■ **Work to complete**
Using the listing below, please gather every line containing the word "imported".

## begin Dataset section

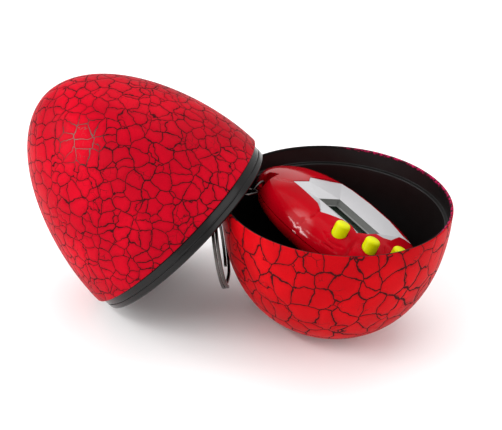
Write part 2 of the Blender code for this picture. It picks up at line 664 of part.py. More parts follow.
def make_link(name, start, aim, normal, steel):
    """A link whose first end bar's centre is at start and which runs along aim."""
    joint = add_empty(name + "_joint", frame_matrix(start, aim, normal))
    return wire_object(name, link_points(LINK_INNER, LINK_WIDTH, LINK_WIRE), LINK_WIRE,
                       steel, joint, True)


def ring_points():
    """Two flat turns joined by a short step from one to the other."""
    step = math.radians(24.0)
    first = step + math.radians(5.0)
    last = 4.0 * math.pi - step - math.radians(5.0)
    count = 52
    points = []
    for i in range(count + 1):
        angle = first + (last - first) * i / count
        along = (angle - (2.0 * math.pi - step)) / (2.0 * step)
        along = max(0.0, min(1.0, along))
        rise = along * along * (3.0 - 2.0 * along) - 0.5
        points.append((RING_RADIUS * math.cos(angle), RING_RADIUS * math.sin(angle),
                       RING_TURN * rise))
    return points


def make_chain(pet):
    steel = material("chain_steel", (0.55, 0.53, 0.5), 0.25, 1.0)
    hole = pet.matrix_world @ LUG_HOLE
    face = PET_FACE.normalized()
    pitch = LINK_INNER - GAP
    rim_aim = RIM_LINK_AIM.normalized()
    lap = 2 * LINK_WIRE + GAP
    rim_start = RIM_LINK_END - rim_aim * (LINK_INNER + 2 * LINK_WIRE)
    # The jump ring and two links lead from the lug to the link on the rim.
    inside_end = rim_start + rim_aim * lap
    run = inside_end - hole
    jump_length = 2.0 * JUMP_RADIUS
    aim = run.normalized()
    jump = add_empty("jump_ring_joint", frame_matrix(hole, aim, face.cross(aim)))
    points = []
    for i in range(16):
        angle = 2.0 * math.pi * (i + 0.5) / 16
        points.append((JUMP_RADIUS * (1 + math.cos(angle)), JUMP_RADIUS * math.sin(angle), 0.0))
    wire_object("jump_ring", points, LINK_WIRE, steel, jump, True)
    start = hole + aim * (jump_length - lap)
    first_aim = (inside_end - start).normalized()
    up = Vector((0.0, 0.0, 1.0))
    flat = up
    upright = first_aim.cross(up)
    make_link("chain_link_1", start, first_aim, flat, steel)
    second = start + first_aim * pitch
    make_link("chain_link_2", second, inside_end - second, upright, steel)
    make_link("chain_link_3", rim_start, rim_aim, flat, steel)
    # The last link hooks over the outer bar and hangs down.
    third = RIM_LINK_END + up * lap
    tangent = Vector((-math.sin(RING_AZIMUTH), math.cos(RING_AZIMUTH), 0.0))
    make_link("chain_link_4", third, -up, tangent, steel)
    # The split ring's top wire passes through the last link's rounded lower end.
    top = third - up * (LINK_INNER + LINK_WIRE - 2.2 * GAP - RING_WIRE)
    radial = Vector((math.cos(RING_AZIMUTH), math.sin(RING_AZIMUTH), 0.0))
    down = (-up * math.cos(RING_TILT) - radial * math.sin(RING_TILT)).normalized()
    ring = add_empty("split_ring_joint", frame_matrix(top, down, radial))
    piece = wire_object("split_ring", ring_points(), RING_WIRE, steel, ring, False)
    piece.location = (RING_RADIUS, 0.0, 0.0)


clear_scene()
MODEL = new_collection("virtual_pet_keychain")
CUTTERS = new_collection("cutters")
make_bowl()
make_ballast()
make_cap()
make_chain(make_pet())
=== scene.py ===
"""Looks for the virtual pet keychain: a pet in the open half of a red crackled egg."""

import math

import bmesh
import bpy
from mathutils import Matrix, Quaternion, Vector


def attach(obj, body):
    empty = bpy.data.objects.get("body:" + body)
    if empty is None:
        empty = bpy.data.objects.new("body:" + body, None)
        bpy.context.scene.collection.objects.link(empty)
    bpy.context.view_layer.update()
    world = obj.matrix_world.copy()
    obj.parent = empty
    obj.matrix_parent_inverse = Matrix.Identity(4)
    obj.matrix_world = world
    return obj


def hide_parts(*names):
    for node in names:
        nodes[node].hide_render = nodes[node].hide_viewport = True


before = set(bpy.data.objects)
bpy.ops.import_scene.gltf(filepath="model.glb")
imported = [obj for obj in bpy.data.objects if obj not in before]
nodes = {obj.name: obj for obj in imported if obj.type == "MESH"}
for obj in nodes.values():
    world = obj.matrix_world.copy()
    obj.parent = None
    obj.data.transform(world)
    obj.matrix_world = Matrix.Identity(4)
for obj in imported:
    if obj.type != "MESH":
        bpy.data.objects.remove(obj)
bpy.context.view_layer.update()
MM = 0.001
ORIGIN = Matrix.Identity(4)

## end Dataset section

■ **Solved problem**
imported = [obj for obj in bpy.data.objects if obj not in before]
nodes = {obj.name: obj for obj in imported if obj.type == "MESH"}
for obj in imported:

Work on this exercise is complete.